Logstash overview in Elasticsearch - Time & Space Complexity
When using Logstash to process data, it's important to understand how the time it takes grows as the amount of data increases.
We want to know how the processing time changes when more events come in.
Analyze the time complexity of this Logstash pipeline configuration.
input {
file {
path => "/var/log/app.log"
start_position => "beginning"
}
}
filter {
grok {
match => { "message" => "%{COMMONAPACHELOG}" }
}
}
output {
elasticsearch {
hosts => ["localhost:9200"]
}
}
This pipeline reads log lines from a file, parses each line with a pattern, and sends the results to Elasticsearch.
Look at what repeats as data flows through Logstash.
- Primary operation: Processing each log line through the grok filter.
- How many times: Once for every log line read from the file.
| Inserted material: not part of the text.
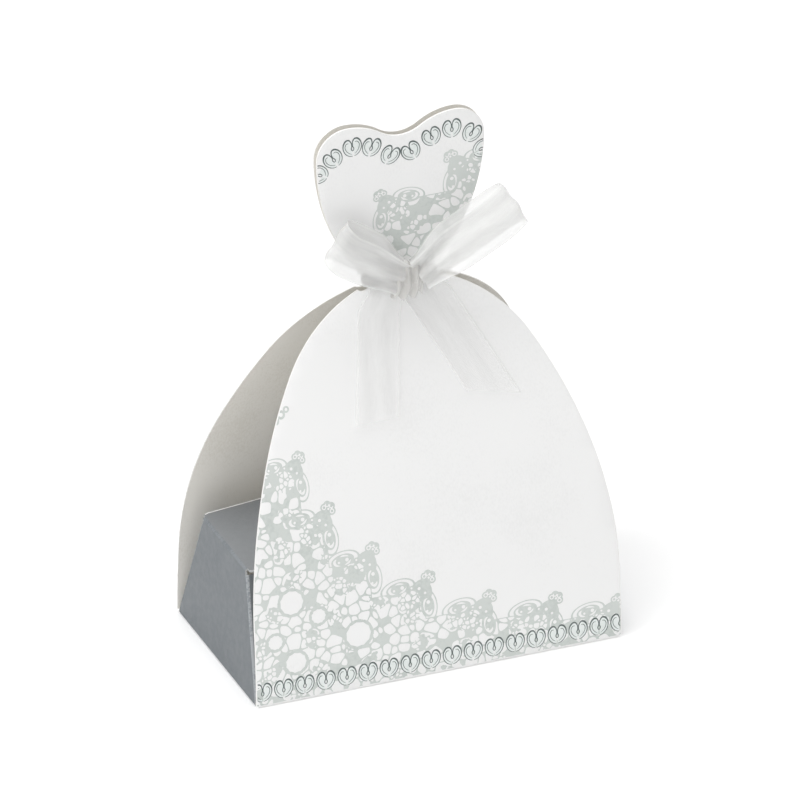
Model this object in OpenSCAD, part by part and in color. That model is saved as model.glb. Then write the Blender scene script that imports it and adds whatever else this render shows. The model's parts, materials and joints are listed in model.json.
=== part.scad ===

As the number of log lines grows, the processing time grows too.
| Input Size (n) | Approx. Operations |
|---|---|
| 10 | 10 grok parses |
| 100 | 100 grok parses |
| 1000 | 1000 grok parses |
Pattern observation: The time grows directly with the number of log lines.
Time Complexity: O(n)
This means the processing time increases in a straight line as more log lines come in.
[X] Wrong: "Logstash processes all logs instantly no matter how many there are."
[OK] Correct: Each log line needs to be parsed and sent, so more lines mean more work and more time.
Understanding how Logstash handles data helps you explain real-world data processing and scaling in interviews.
"What if we added multiple grok filters in sequence? How would the time complexity change?"